Until now. Sort of. I had often wondered what had happened to Emily’s project. Surely, if I were to contact the Marakoopa caves visitors centre, someone would remember an Emily who went down to the caves every day in September 2017 with a guitar and a violin to compose a piece of music? I never contacted them, though.

A few days ago, however, I decided to Google her. Emily turned out to be Emily Sheppard, and that she ended up creating a full album from her time in the caves: MoonMilk. Based on her description, I wonder if the piece she played for us was an early version of “Aftermath”.

I have purchased her album, but I haven’t listened to it yet. Part of me is afraid that the music will disappoint me, or overwrite my memory of it, precisely because it is such a precious memory of mine. Part of me is also trying to savour the experience, building up my own anticipation for just a little longer. Some music just hits me straight in my soul.

Maybe I will report back, to share what happened when I finally listen to the echos of one my most precious travel experiences ever.


P.S. Some notes

Moon milk is a white, creamy substance that is found in some limestone caves. See its Wikipedia page for some hypotheses on its origin. Moon milk is also an Ayurvedic drink, which apparently is super “hot” right now, and supposedly helps you sleep.

When I asked our tour guide about the meaning of “marakoopa”, she explained that it likely means “beautiful” in the language that was spoken by the Indigenous people. The European colonisers eliminated not only most of the people, but also their language, so they do not even know that for certain. They do have indications that the caves were of cultural importance to the Indigenous people, but they don’t know much more than that. Even though I had just spent three weeks in Australia, repeatedly hearing these kinds of stories, it still broke my heart.

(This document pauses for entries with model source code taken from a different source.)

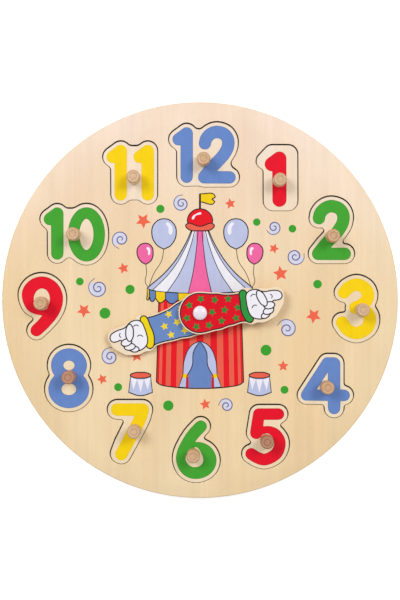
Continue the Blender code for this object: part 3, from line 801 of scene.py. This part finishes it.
bpy.ops.mesh.primitive_cylinder_add(vertices=PEG_SIDES, radius=PEG_RADIUS, depth=PEG_TOP - FACE_TOP,
                                    location=(0, 0, (PEG_TOP + FACE_TOP) / 2))
first_peg = bpy.context.object
bpy.ops.object.transform_apply(location=True)
round_end(first_peg, PEG_TOP, PEG_ROUNDING, PEG_SEGMENTS)
round_end(first_peg, FACE_TOP, FOOT_ROUNDING, FOOT_SEGMENTS)
edit(first_peg, lambda face: face.normal.z > LEVEL and face.calc_area() > PEG_RADIUS ** 2)
for rise in (-DISH_DEPTH, DISH_DEPTH / 2):
    bpy.ops.mesh.inset(thickness=DISH_RING / 2)
    bpy.ops.mesh.inset(thickness=DISH_RING / 2, depth=rise)
leave_edit()
shade_turned(first_peg)

for hour in HOURS:
    peg = first_peg.copy()
    peg.data = first_peg.data.copy()
    peg.name = peg.data.name = "turned_peg_%d" % hour
    bpy.context.scene.collection.objects.link(peg)
    low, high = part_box("peg_%d" % hour)
    pick(peg).location = ((low.x + high.x) / 2, (low.y + high.y) / 2, 0)
    bpy.ops.object.transform_apply(location=True)
    steamed = hour in STEAMED_PEGS
    # The groove in each peg's top takes the darker beech, its painted shade.
    finishes = (STEAMED_BEECH, STEAMED_GROOVE_SHADE) if steamed else (PEG_BEECH, PEG_GROOVE_SHADE)
    coat(peg, finishes, groove)
    dress(peg, "numeral_%d" % hour, "peg_beech", ["peg_%d" % hour])
bpy.data.objects.remove(first_peg)
print("peg radius", round(PEG_RADIUS, 4), "height", round(PEG_TOP - FACE_TOP, 4))

# %% [markdown]
# ## Hands
#
# The hands are sawn from thin plywood, and a border of bare wood is left round their print. They
# are made as the plates are, from the outline of the solid's top face. It has no sharp corners,
# so automatic Bezier handles may bend each chord, which is smoother than rounding the corners.

# %% The two hands in bare wood
HANDS = ("hour_hand", "minute_hand")
HAND_EASED = 0.4 * MM
HAND_BURNT = 0.18

for hand in HANDS:
    low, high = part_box(hand)
    blank = copy_solid(hand, hand + "_blank")
    outline_of(blank, top_face(hand))
    fill_outline(blank, low.z, high.z, bend=True)
    ease_edges(blank, HAND_EASED)
    hand_edge = plies(hand + "_edge", low.z, high.z, THIN_PLIES, HAND_BURNT)
    coat(blank, [HAND_BIRCH, hand_edge], sheet_finish)
    dress(blank, hand, "hand_birch", [hand])
    print(hand, "from", round(low.z, 4), "to", round(high.z, 4))

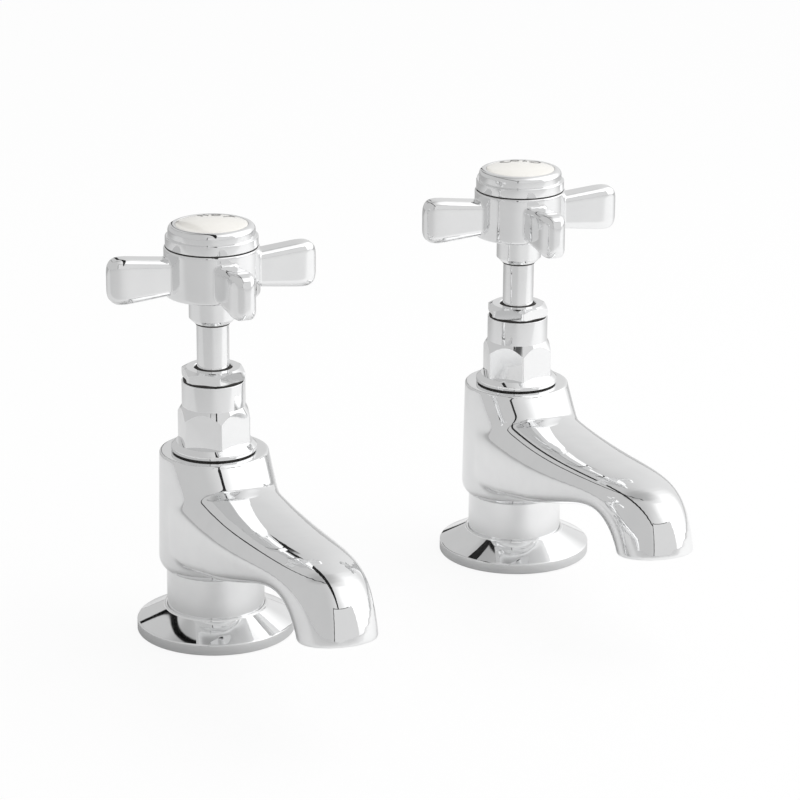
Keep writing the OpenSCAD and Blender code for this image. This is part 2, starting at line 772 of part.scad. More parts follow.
module index_disc() {
    edge_r = disc_d / 2;
    dome_r = (edge_r * edge_r + disc_dome_h * disc_dome_h) / (2 * disc_dome_h);
    color("ivory") translate([0, 0, disc_z]) intersection() {
        cylinder(r = edge_r, h = disc_edge_t + disc_dome_h);
        translate([0, 0, disc_edge_t + disc_dome_h - dome_r]) sphere(r = dome_r, $fn = 180);
    }
}

module hot_body() translate(hot_place) body();
module hot_base_flange() translate(hot_place) base_flange();
module hot_deck_gasket() translate(hot_place) deck_gasket();
module hot_tail() translate(hot_place) tail();
module hot_backnut_washer() translate(hot_place) backnut_washer();
module hot_backnut() translate(hot_place) backnut();
module hot_bonnet_washer() translate(hot_place) bonnet_washer();
module hot_headwork() translate(hot_place) rotate(hot_hex_angle) headwork();
module hot_gland_packing() translate(hot_place) gland_packing();
module hot_gland_nut() translate(hot_place) rotate(hot_hex_angle) gland_nut();
module hot_jumper() translate(hot_place) jumper();
module hot_tap_washer() translate(hot_place) tap_washer();
module hot_washer_nut() translate(hot_place) washer_nut();
module hot_spindle() translate(hot_place) rotate(hot_handle_angle) spindle();
module hot_handle() translate(hot_place) rotate(hot_handle_angle) handle();
module hot_handle_screw() translate(hot_place) rotate(hot_handle_angle) handle_screw();
module hot_index_ring() translate(hot_place) index_ring();
module hot_index_disc() translate(hot_place) index_disc();

module cold_body() translate(cold_place) body();
module cold_base_flange() translate(cold_place) base_flange();
module cold_deck_gasket() translate(cold_place) deck_gasket();
module cold_tail() translate(cold_place) tail();
module cold_backnut_washer() translate(cold_place) backnut_washer();
module cold_backnut() translate(cold_place) backnut();
module cold_bonnet_washer() translate(cold_place) bonnet_washer();
module cold_headwork() translate(cold_place) rotate(cold_hex_angle) headwork();
module cold_gland_packing() translate(cold_place) gland_packing();
module cold_gland_nut() translate(cold_place) rotate(cold_hex_angle) gland_nut();
module cold_jumper() translate(cold_place) jumper();
module cold_tap_washer() translate(cold_place) tap_washer();
module cold_washer_nut() translate(cold_place) washer_nut();
module cold_spindle() translate(cold_place) rotate(cold_handle_angle) spindle();
module cold_handle() translate(cold_place) rotate(cold_handle_angle) handle();
module cold_handle_screw() translate(cold_place) rotate(cold_handle_angle) handle_screw();
module cold_index_ring() translate(cold_place) index_ring();
module cold_index_disc() translate(cold_place) index_disc();

hot_body();
hot_base_flange();
hot_deck_gasket();
hot_tail();
hot_backnut_washer();
hot_backnut();
hot_bonnet_washer();
hot_headwork();
hot_gland_packing();
hot_gland_nut();
hot_jumper();
hot_tap_washer();
hot_washer_nut();
hot_spindle();
hot_handle();
hot_handle_screw();
hot_index_ring();
hot_index_disc();
cold_body();
cold_base_flange();
cold_deck_gasket();
cold_tail();
cold_backnut_washer();
cold_backnut();
cold_bonnet_washer();
cold_headwork();
cold_gland_packing();
cold_gland_nut();
cold_jumper();
cold_tap_washer();
cold_washer_nut();
cold_spindle();
cold_handle();
cold_handle_screw();
cold_index_ring();
cold_index_disc();
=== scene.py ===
import json
import math

import bmesh
import bpy
from mathutils import Matrix, Vector

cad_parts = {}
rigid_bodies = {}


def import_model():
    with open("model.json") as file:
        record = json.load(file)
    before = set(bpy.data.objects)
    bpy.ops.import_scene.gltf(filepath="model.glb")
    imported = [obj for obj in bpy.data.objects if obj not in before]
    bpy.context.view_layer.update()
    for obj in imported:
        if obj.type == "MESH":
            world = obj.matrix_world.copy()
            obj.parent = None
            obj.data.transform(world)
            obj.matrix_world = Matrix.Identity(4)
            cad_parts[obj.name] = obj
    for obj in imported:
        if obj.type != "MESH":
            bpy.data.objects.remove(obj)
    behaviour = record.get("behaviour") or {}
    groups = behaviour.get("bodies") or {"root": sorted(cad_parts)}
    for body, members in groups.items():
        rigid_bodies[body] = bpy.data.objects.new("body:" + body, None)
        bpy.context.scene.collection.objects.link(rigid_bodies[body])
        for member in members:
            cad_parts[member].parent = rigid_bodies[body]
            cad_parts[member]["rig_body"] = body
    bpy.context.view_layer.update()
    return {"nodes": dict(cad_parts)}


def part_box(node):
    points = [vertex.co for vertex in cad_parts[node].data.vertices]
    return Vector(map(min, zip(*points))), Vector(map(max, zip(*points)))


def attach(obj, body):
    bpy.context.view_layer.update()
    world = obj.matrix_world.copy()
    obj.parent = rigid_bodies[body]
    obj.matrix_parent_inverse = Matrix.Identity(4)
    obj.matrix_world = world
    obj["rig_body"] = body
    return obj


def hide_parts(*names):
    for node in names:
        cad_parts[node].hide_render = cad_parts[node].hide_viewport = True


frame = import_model()
mm = 0.001
taps = ("hot", "cold")
print("frame loaded")


# camera, at the photograph's own angle

photoView = {
    "turn": 24.0,          # degrees between the spouts and the photograph's own depth
    "pitch": 18.2,         # degrees that the camera looks down
    "roll": -0.38,
    "distance": 1.454929,  # to the point that the picture is centred on
    "focal": 3250.834,     # in pixels of the picture's frame
    "frame": 800.0,        # the picture's width in pixels
    "sensor": 36.0,
    "farthest": 20.0,
    "hotBase": (-0.0672398, -0.2681026),   # the hot tap's foot, right of and beyond that point
}


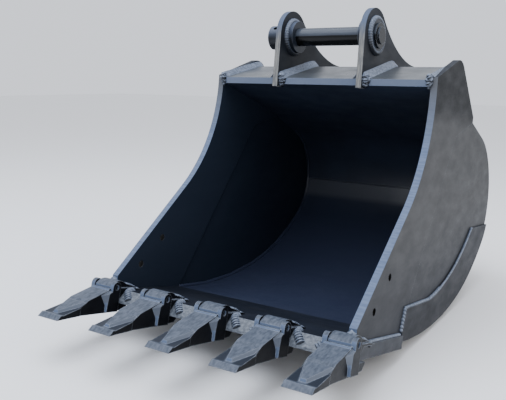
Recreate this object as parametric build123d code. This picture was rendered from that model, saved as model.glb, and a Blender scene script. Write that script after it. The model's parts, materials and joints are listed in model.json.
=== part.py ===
"""Five-tooth digging bucket for a 13-tonne excavator.

The bucket lies on its heel as it does when it is set down.  +X is the bucket's right side, +Y
its back, +Z up; the origin is on the ground under the middle of the bounding box.  Side views
are drawn in the YZ plane and pushed out along X.
"""

import os
from math import atan2, cos, degrees, radians, sin, tan

from build123d import *

# ---- driving dimensions (mm, degrees) ----
BUCKET_WIDTH = 850.0          # over the side plates
CUTTER_PLATE = 22.0           # front part of each side
SIDE_PLATE = 14.0             # thinner rear part of each side
SHELL_PLATE = 16.0            # rolled shell
WEAR_PLATE = 8.0              # band outside the heel
WEAR_SWEEP = 20.0             # the band ends this far round the shell's tightest bend
LIP_OVERHANG = 12.0           # cutting edge past each side plate

LIP_PITCH = 13.3              # the cutting edge rises this much to the front
LIP_THICKNESS = 38.0
LIP_LENGTH = 348.0
LIP_BACK = (-209.0, 33.0)     # bottom rear edge of the cutting edge plate

SHELL_STEP = 20.0             # shell starts this far above the cutting edge's bottom face
SHELL_BOTTOM = [(1375.0, 20.8), (910.0, 26.6), (238.0, 48.2)]   # radius, angle turned
SHELL_BACK = [(238.0, 73.1)]
SHELL_STRAIGHT = 165.0

FRONT_FOOT = (-506.0, 183.0)  # lower end of the side plate's front edge
FRONT_ANGLE = 35.0
FRONT_STRAIGHT = 428.0
FRONT_RADIUS = 529.0
FRONT_SWEEP = 51.0

ROOF_PITCH = 10.5             # slope of the closed top box
BAR_FRONT = (66.0, 794.0)
BAR_THICKNESS = 23.0
BAR_DEPTH = 90.0
TUBE_PLATE = 12.0
TUBE_BEND = 60.0
ROOF_FLAT = 45.0              # inner roof carries on this far before it bends to the bar
SIDE_TOP_PITCH = 14.8         # slope of the side plates' top edge
HUMP_RADIUS = 70.0
SIDE_JOINT_KNEE = (290.0, 622.0)
BACK_SLOPE = 51.3             # slope of the top box's back

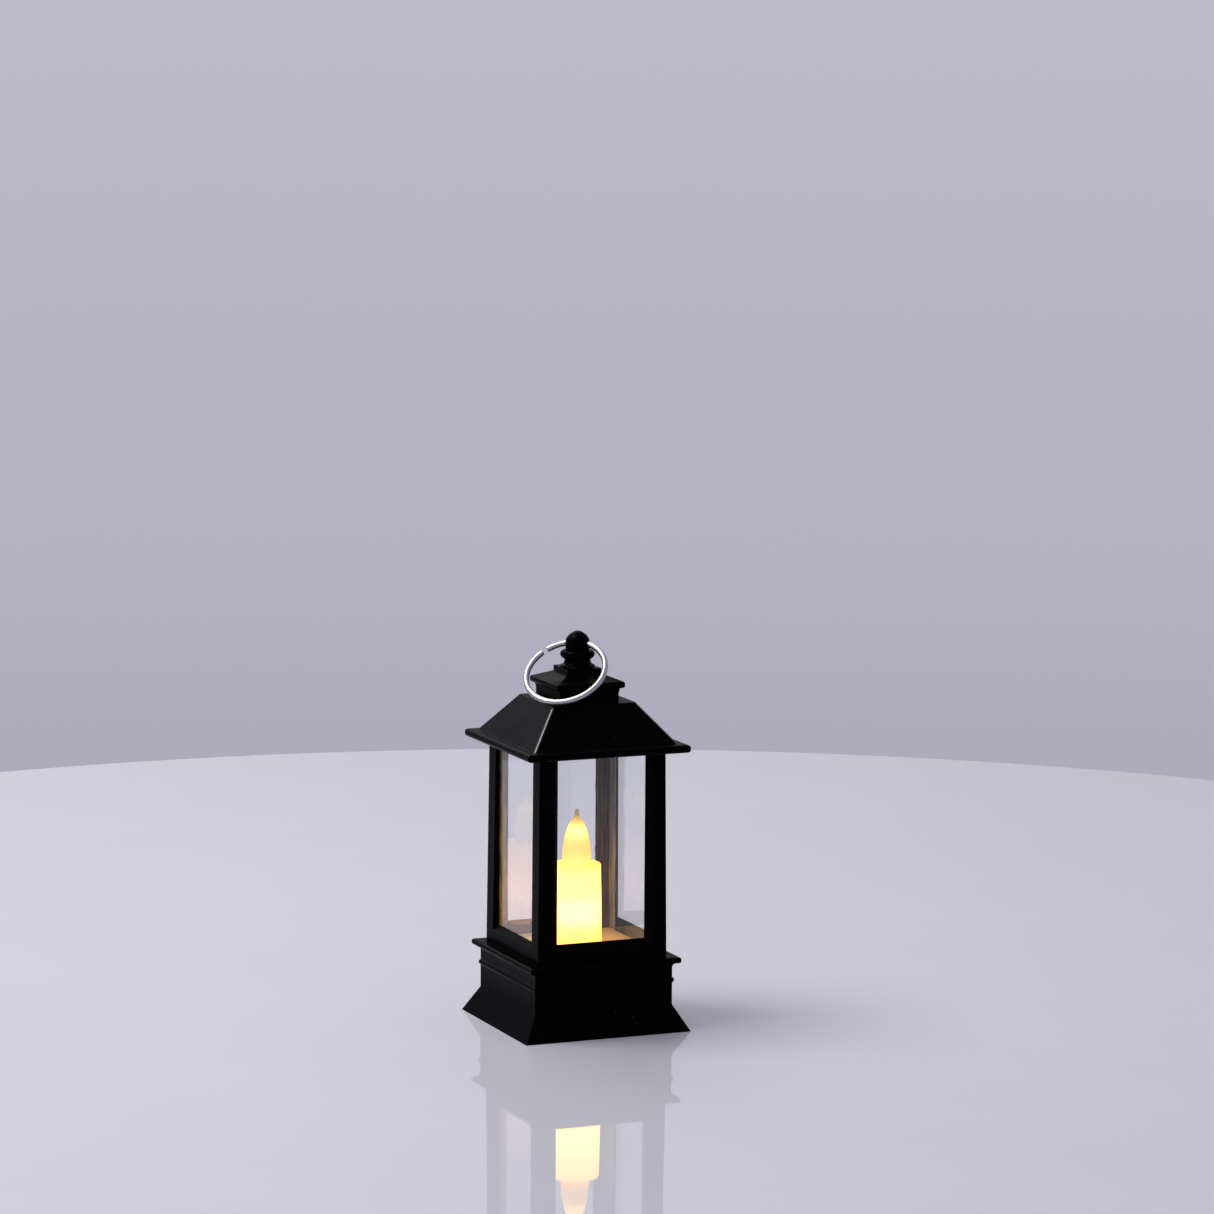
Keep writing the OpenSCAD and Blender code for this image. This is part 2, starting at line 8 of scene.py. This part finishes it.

Two days ago, we had touched trees that were old enough to have been around before colonisation. Maybe, when those trees were much smaller, Indigenous people had touched those trees also. Now, nothing but a few words and whispers of their existence were left. It is such a waste. It is such overwhelming injustice.

While writing this blog post, I made a donation to the Aboriginal Land Council of Tasmania, who are running a crowdfunding campaign to buy back land, so it can return to the lutruwita/Tasmania’s Aboriginal Community.